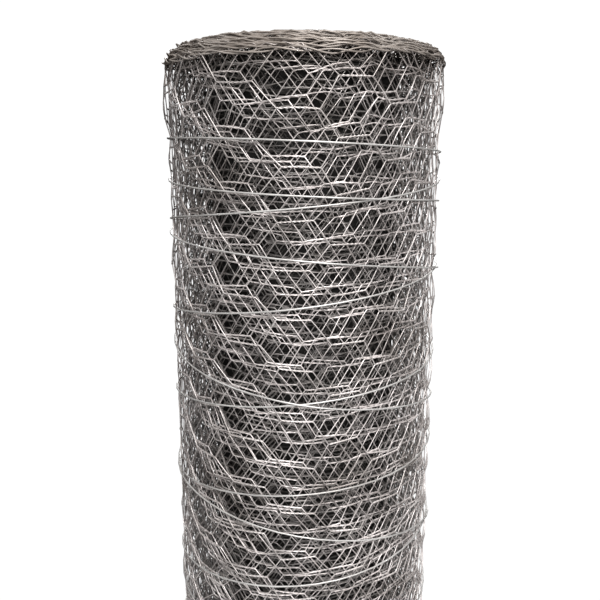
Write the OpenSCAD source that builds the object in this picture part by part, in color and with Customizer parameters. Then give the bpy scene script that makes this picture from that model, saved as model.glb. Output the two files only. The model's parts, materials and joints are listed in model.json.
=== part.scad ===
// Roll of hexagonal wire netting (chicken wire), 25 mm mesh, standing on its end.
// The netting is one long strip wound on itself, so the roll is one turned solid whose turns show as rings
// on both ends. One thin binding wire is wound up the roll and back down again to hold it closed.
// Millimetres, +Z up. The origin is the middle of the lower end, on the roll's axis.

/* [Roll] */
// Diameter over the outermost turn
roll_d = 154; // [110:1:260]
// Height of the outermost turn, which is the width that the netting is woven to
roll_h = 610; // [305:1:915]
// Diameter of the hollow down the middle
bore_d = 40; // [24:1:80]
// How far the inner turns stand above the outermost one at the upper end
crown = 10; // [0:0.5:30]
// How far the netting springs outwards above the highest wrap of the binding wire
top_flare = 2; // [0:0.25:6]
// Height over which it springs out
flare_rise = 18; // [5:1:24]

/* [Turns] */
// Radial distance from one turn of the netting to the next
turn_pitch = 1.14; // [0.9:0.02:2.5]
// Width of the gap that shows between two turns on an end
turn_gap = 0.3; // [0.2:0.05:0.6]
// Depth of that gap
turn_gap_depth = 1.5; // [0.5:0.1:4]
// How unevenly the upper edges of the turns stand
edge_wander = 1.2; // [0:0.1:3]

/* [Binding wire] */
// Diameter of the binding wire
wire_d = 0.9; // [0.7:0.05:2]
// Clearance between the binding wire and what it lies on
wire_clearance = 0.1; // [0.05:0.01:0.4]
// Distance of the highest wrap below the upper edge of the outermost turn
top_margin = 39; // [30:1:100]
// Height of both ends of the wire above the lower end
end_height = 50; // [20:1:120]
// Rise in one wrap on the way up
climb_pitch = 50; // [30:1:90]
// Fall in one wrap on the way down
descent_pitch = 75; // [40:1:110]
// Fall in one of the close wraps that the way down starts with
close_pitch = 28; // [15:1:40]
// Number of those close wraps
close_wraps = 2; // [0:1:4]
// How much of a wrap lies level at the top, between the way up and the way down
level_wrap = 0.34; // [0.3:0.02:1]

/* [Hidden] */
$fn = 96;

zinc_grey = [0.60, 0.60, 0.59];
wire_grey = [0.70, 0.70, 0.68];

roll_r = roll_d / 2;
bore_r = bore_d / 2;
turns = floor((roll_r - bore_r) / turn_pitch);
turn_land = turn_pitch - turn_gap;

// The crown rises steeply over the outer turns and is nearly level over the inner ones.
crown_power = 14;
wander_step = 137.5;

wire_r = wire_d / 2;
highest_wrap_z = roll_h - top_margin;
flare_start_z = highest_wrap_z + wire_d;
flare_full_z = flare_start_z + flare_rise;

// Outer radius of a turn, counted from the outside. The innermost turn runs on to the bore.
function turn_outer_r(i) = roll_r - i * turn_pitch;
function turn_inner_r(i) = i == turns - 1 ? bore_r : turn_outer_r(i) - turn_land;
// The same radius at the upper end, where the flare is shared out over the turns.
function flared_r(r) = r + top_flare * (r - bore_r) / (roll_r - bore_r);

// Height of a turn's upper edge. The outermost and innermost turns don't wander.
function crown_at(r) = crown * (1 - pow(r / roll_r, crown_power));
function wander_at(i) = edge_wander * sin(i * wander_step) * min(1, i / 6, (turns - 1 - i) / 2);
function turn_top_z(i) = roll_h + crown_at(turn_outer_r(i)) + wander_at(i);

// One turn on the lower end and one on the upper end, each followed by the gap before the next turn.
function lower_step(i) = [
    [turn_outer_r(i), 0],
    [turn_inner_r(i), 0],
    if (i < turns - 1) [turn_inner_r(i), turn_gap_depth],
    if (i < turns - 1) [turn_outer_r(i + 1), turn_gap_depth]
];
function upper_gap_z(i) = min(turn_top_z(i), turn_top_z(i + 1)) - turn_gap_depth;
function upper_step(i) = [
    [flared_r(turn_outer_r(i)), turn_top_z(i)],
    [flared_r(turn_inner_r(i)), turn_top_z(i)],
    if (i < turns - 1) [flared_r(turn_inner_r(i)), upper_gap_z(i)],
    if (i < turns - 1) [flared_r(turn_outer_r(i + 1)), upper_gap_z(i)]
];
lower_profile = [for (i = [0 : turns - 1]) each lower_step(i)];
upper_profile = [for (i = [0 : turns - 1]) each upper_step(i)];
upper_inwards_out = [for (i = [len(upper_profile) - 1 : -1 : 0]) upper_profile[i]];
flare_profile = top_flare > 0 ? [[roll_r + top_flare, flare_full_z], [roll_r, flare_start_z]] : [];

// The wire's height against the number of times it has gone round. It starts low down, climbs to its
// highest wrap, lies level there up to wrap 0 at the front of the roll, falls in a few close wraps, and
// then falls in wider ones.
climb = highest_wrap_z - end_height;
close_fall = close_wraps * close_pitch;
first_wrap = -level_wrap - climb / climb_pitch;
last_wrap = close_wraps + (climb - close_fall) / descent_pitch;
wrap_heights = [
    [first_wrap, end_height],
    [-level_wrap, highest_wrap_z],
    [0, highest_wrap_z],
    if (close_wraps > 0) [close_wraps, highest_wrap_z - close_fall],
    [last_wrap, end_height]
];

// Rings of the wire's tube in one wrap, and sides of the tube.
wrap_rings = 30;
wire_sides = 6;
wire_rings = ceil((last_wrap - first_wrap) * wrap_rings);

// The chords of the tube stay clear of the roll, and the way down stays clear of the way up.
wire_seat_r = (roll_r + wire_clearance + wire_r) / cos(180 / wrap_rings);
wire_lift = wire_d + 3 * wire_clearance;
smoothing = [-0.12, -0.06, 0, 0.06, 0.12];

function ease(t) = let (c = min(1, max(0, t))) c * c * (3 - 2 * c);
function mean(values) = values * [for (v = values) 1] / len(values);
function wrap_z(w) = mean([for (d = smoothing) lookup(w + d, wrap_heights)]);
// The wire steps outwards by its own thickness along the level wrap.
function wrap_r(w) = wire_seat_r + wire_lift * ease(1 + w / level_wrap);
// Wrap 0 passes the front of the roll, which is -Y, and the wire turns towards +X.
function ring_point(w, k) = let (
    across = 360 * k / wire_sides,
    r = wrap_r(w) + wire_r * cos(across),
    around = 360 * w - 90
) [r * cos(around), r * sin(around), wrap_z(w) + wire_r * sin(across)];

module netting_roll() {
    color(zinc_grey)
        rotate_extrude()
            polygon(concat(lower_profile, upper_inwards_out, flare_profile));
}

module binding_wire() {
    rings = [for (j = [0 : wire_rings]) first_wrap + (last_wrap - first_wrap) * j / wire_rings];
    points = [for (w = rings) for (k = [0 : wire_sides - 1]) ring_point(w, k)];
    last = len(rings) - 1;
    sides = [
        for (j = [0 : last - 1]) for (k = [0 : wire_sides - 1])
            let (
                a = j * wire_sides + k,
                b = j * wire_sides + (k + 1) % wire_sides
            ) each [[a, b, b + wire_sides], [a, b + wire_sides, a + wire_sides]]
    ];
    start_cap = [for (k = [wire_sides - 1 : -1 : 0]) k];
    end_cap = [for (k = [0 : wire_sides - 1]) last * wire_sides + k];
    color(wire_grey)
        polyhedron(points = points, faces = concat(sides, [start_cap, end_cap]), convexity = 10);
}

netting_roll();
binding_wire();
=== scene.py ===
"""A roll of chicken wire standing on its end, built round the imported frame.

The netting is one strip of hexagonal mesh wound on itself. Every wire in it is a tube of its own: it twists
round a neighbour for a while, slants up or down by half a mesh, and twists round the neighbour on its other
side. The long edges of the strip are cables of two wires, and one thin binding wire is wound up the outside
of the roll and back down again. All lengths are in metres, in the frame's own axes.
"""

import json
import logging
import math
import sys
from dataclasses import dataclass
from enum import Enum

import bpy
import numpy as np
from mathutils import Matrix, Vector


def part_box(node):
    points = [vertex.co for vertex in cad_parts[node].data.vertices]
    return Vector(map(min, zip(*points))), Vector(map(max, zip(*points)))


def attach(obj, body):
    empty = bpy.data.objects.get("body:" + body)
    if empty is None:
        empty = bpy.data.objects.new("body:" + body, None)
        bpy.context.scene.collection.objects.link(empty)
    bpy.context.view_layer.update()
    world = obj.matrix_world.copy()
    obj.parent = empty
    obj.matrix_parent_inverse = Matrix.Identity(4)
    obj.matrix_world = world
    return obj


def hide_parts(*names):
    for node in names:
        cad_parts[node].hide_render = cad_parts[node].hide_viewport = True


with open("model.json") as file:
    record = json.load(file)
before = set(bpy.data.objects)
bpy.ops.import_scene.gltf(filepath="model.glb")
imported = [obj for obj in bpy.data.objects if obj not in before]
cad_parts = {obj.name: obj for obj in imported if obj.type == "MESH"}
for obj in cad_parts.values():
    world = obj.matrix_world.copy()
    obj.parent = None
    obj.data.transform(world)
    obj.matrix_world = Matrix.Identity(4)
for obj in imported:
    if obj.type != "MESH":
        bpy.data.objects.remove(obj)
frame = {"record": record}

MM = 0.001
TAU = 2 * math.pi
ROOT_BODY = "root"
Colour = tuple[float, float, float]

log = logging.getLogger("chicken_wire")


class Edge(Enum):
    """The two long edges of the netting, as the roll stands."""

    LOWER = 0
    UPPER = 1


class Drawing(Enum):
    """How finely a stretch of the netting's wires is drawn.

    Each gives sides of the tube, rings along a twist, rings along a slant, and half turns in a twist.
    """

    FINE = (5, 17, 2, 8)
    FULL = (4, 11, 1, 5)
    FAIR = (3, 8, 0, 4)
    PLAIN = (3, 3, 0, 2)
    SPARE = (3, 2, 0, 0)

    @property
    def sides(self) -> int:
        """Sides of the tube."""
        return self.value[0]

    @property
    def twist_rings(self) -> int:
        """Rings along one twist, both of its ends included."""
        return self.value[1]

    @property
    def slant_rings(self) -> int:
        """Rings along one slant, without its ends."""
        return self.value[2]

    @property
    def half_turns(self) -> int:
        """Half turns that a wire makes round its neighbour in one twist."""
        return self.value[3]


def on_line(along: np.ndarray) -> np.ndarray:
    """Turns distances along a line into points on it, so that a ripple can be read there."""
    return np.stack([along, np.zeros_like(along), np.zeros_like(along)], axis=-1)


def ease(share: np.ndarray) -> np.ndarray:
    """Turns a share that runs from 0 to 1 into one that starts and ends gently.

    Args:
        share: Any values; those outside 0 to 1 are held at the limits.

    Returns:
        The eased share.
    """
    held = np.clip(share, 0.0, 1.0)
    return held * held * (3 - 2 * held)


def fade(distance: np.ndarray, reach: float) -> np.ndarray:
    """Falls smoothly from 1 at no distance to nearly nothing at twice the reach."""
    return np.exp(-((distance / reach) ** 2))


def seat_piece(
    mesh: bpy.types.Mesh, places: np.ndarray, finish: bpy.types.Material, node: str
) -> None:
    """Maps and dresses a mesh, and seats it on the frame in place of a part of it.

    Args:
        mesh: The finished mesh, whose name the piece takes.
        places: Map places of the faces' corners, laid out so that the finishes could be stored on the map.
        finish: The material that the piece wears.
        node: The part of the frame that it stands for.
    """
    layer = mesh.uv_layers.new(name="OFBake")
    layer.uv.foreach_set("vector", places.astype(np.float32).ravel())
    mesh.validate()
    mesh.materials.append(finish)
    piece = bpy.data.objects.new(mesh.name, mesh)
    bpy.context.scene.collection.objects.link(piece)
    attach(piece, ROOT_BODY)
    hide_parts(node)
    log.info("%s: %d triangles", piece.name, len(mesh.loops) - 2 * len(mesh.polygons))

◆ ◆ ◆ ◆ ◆

## WORK INSTRUCTIONS
Looking at the data above, return every line from the one with "points = [for" down to the one with "zip(*points))), Vector(map(max, zip(*points)))", exactly and inclusively.

## OUTPUT FOR THIS EXERCISE
    points = [for (w = rings) for (k = [0 : wire_sides - 1]) ring_point(w, k)];
    last = len(rings) - 1;
    sides = [
        for (j = [0 : last - 1]) for (k = [0 : wire_sides - 1])
            let (
                a = j * wire_sides + k,
                b = j * wire_sides + (k + 1) % wire_sides
            ) each [[a, b, b + wire_sides], [a, b + wire_sides, a + wire_sides]]
    ];
    start_cap = [for (k = [wire_sides - 1 : -1 : 0]) k];
    end_cap = [for (k = [0 : wire_sides - 1]) last * wire_sides + k];
    color(wire_grey)
        polyhedron(points = points, faces = concat(sides, [start_cap, end_cap]), convexity = 10);
}

netting_roll();
binding_wire();
=== scene.py ===
"""A roll of chicken wire standing on its end, built round the imported frame.

The netting is one strip of hexagonal mesh wound on itself. Every wire in it is a tube of its own: it twists
round a neighbour for a while, slants up or down by half a mesh, and twists round the neighbour on its other
side. The long edges of the strip are cables of two wires, and one thin binding wire is wound up the outside
of the roll and back down again. All lengths are in metres, in the frame's own axes.
"""

import json
import logging
import math
import sys
from dataclasses import dataclass
from enum import Enum

import bpy
import numpy as np
from mathutils import Matrix, Vector


def part_box(node):
    points = [vertex.co for vertex in cad_parts[node].data.vertices]
    return Vector(map(min, zip(*points))), Vector(map(max, zip(*points)))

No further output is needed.